Though I have no idea who painted my doorstep symbol, nor the others that are proliferating in the neighborhoods near Haight and Ashbury streets, the artist truly seems to be onto something: The question of whether or not San Francisco's tapestry of underground countercultures is genuine or counterfeit has been popping up all over the city lately, a phenomenon that's intensified during the past couple of weeks.
The threat of bogusness has always hung over S.F.'s famed countercultures.
Though San Francisco enjoys a tourist reputation as the birthplace of the Beats, the hippies, and other anti-establishment movements, the city's true legacy lies in the seamless way we've reconfigured, commercialized, sanitized, drained, and refilled these once-subversive social currents with meaning, so they might better service aboveground marketing and political aims. In this city, it's the hucksters, not the revolutionaries, who've best profited from San Francisco's reputation for a fertile underground.
It's fitting, therefore, that the sidewalks of this city's most famous counterculture neighborhood have become mysteriously festooned with a symbol representing a possible fiction within a work of fiction, about a possibly phony underground movement, whose outward symbols appear all over San Francisco.
Last week, a hep-acting city supervisor continued a months-long rampage in which he's been putting an official City and County of San Francisco imprimatur on every rebellious social movement he can lay his hands upon -- thus, by definition, neutralizing their authenticity.
In another instance, Sony Corp. has been decorating the Mission District with tchotchke-selling images designed to look like underground graffiti. Presumably genuine underground graffitists have counterattacked, defacing the images with artful verbal imagery. The contragraffiti, however, has made the Sony product notorious, serving the corporation's marketing ends. Who's authentic now?
Finally, earlier this year a filmmaker released a documentary chronicling the strenuous efforts of portions of one famed S.F. counterculture movement, the Diggers, to remain genuine in the face of commercialization, co-optation, and corruption.
Whether or not they succeeded, well, that's for the reader to decide.
Last week, Supervisor Ross Mirkarimi, who represents the Haight-Ashbury neighborhood, placed a final tombstone over the once-subversive status enjoyed by urban skateboarders by issuing a government proclamation praising skaters' favorite independent magazine on its 25th anniversary.
"Whereas, in the 1980s, when skateboarding was ignored, shunned and criminalized, and skateboarders' alternative dress and behavior caused them to be ostracized, Thrasher Magazine provided skateboarding youth with alternative role models and a sense of community," said the proclamation, which, by applying an official City Hall seal to a renegade movement, officially put a stake in skating's status as a form of rebellion.

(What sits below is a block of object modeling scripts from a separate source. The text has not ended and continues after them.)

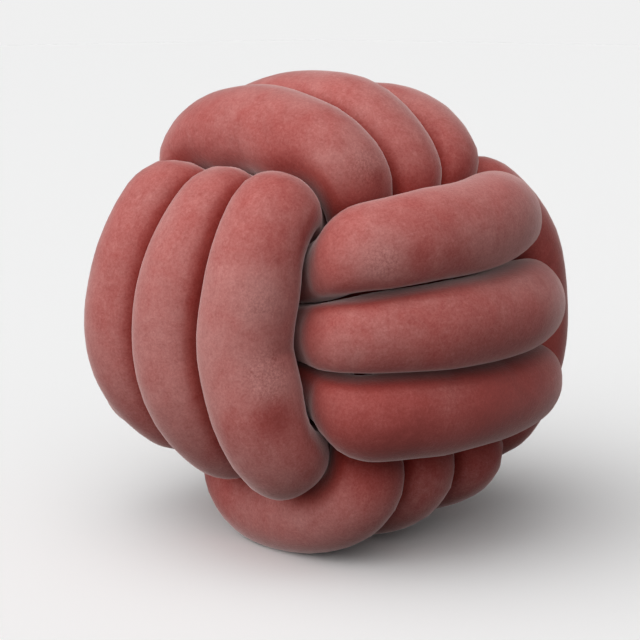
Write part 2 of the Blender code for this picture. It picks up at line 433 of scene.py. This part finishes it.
def settle_loop(loop):
    """Turns pushed apart where they crowd, kept smooth and near their places."""
    line, hold, radii = loop[:, :3], loop[:, HOLD, None], loop[:, RADIUS]
    home = line.copy()
    far = NEIGHBOUR_REACH * TUBE_RADIUS / loop_step(line)
    distant = steps_apart(len(line)) > far
    wanted = SETTLE_CLEARANCE * (radii[:, None] + radii[None])
    for _ in range(SETTLE_ROUNDS):
        middle = 0.5 * (np.roll(line, 1, 0) + np.roll(line, -1, 0))
        wider = 0.5 * (np.roll(line, 2, 0) + np.roll(line, -2, 0))
        line = line + SETTLE_SMOOTH * ((4.0 * middle - wider) / 3.0 - line)
        offset = line[:, None] - line[None]
        distance = np.linalg.norm(offset, axis=2) + TINY
        lack = np.where(distant, np.maximum(wanted - distance, 0.0), 0.0)
        touching = np.maximum((lack > 0.0).sum(1), 1)
        push = (offset * (lack / distance)[..., None]).sum(1)
        line = line + SETTLE_PUSH * push / touching[:, None]
        line = line + SETTLE_PULL * hold * (home - line)
    return np.column_stack([line, loop[:, 3:]])


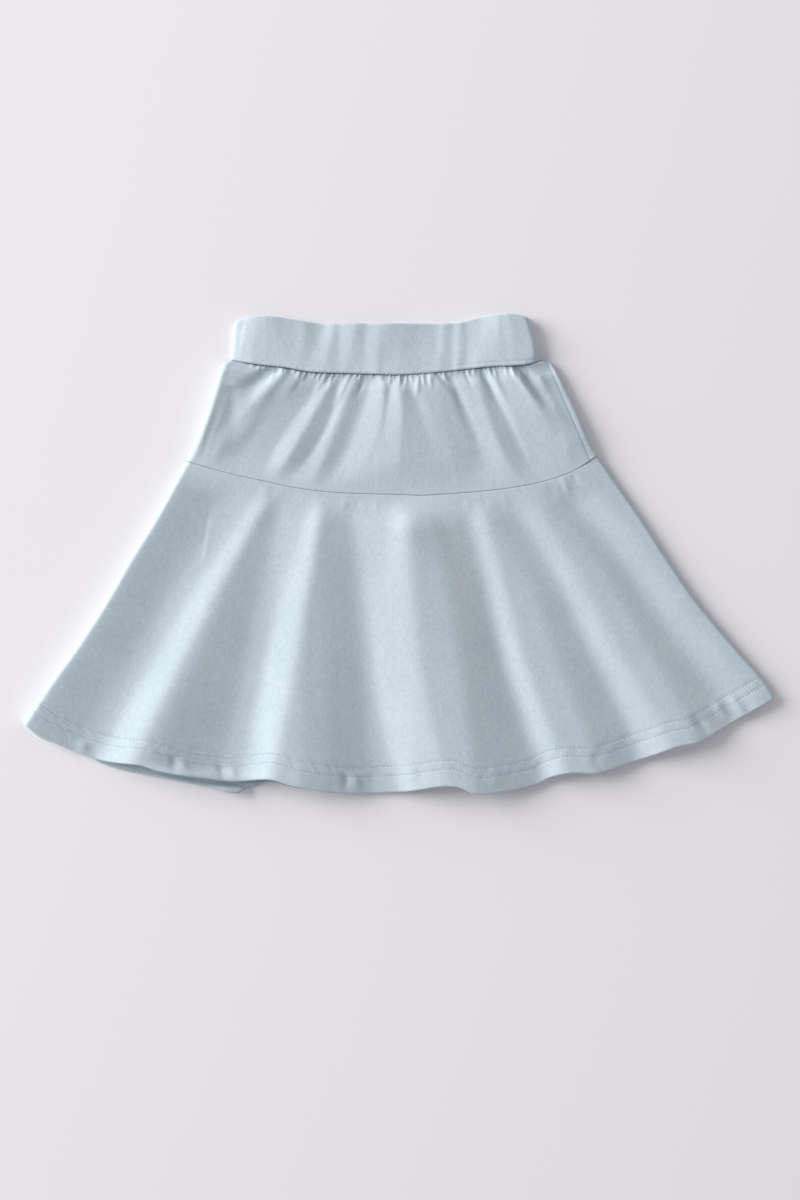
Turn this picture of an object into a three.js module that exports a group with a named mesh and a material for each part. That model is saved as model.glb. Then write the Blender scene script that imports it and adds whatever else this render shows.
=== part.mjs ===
// A child's pull-on skort in light blue cotton knit, laid flat with its front up.
// An elastic waistband carries a gathered hip yoke, a flared flounce with a turned-up hem,
// and a pair of inner shorts that lie hidden between the front and the back.
// Millimetres. X runs across the garment, Y from the hem to the waist, Z up from the surface.
// The origin is at the middle of the garment's box, on the surface it lies on.

import * as THREE from 'three';

// Cloth
const CLOTH = 1.2; // thickness of the knit
const HEM_DEPTH = 18; // the turned-up hem
const HEM_CLOTH = 2.2; // thickness where the hem is doubled
const BAND_CLOTH = 3.2; // two layers of knit with the elastic between them
const SHORTS_CLOTH = 1.0;
const SEAM_GAP = 0.32; // between pieces sewn to each other

// Heights of the outer face above the surface
const YOKE_SEAM_HEIGHT = 7.2;
const WAIST_SEAM_HEIGHT = 6.4;
const YOKE_PUFF = 2.0; // how far the gathered yoke stands up below the waistband
const BAND_HEIGHT = 7.6;
const WAIST_BACK_CLOTH = 1.6; // the back yoke is thicker where it is gathered in, and flat below

// Gathers along the waistband seam
const GATHER_SPACING = 5.8;
const GATHER_RELIEF = 0.5; // to each side of the middle
const GATHER_LENGTH = 0.22; // share of the yoke's length that they run down

// Rounded side edges, where the front turns down to meet the back
const ROLL_STEPS = 5;
const ROLL_WIDTH = { band: 4.2, waist: 6, seam: 8, hem: 9 };

// Seams and edges, as x and y
const BAND_TOP = [
  [-114.2, 161.4], [-110, 163.8], [-103, 165.2], [-92.7, 165.9], [-80.9, 164.8], [-70.4, 163.1],
  [-57.8, 161.3], [-47.4, 160.8], [-10, 160.7], [27.9, 160.9], [41.1, 161.5], [57.2, 165.2],
  [68.3, 166.9], [78.8, 167.3], [87.8, 165.9], [92.2, 164.2],
];
const WAIST_SEAM = [
  [-117, 134.9], [-98.3, 131.7], [-79.5, 129.7], [-61, 126.6], [-40.5, 125.7], [-20.9, 125.1],
  [1.4, 124.6], [30, 126.6], [51.6, 129], [66.3, 130.3], [80.2, 130.8], [90.7, 131.8], [100.3, 134.5],
];
const YOKE_SEAM = [
  [-148.3, 64.8], [-133.9, 60.3], [-112.9, 54.7], [-93.4, 50.5], [-73.9, 46.3], [-44.6, 42.6],
  [1.4, 41.1], [18.1, 40.6], [55.8, 43.1], [81.6, 46.2], [101.8, 50.3], [122.3, 57.5], [139.2, 68.3],
];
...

Mirkarimi's been on a City Hall counterculture-co-optation bender as of late. A few months ago, he feted some Black Panthers with an art show in his office featuring Panther work.
"It was intense stuff -- 'Die pigs' and all that, and there were Panthers there who had never been in City Hall," says Mirkarimi, who's given official city acknowledgment to William S. Burroughs, and is looking for an excuse to officially honor the anarchist bookstore Bound Together on Haight Street.
"They've got to have an anniversary or something coming up," Mirkarimi says.
Which begs the question: What exactly is anarchy when it's formally congratulated as a matter of civil proclamation?
In another sign that the end of the world of cultural rebellion is nigh, imps playing paddle ball with electronic devices, drawn to look as if they had been applied by an outlaw graffitist, have been appearing on the sides of bodegas, apartment buildings, and the like throughout the Mission during the past month or so. They're part of an ad campaign for a Sony portable game, music, and movie-playing device.
Residents infuriated by this bogus outlaw imagery have responded with real graffiti, crossing the images out with red spray paint and defacing them with terms such as "Fony" and "I'll ride a Brompton bicycle, or I'll teabag a mime, before I'll give Sony Corp. another dime," in reference to a type of dorky foldable bicycle and a type of oral stimulation.
"The commodification of the practice, the craft, of graffiti, with Sony being the epitome of a huge corporation, that they would hire people to deface property in the Mission, I just think that's outrageous," says Andy Oglesby, a Mission commercial artist who wrote letters to the mayor and to Supervisor Tom Ammiano suggesting the city sue Sony. So far he's gotten no meaningful response, he says.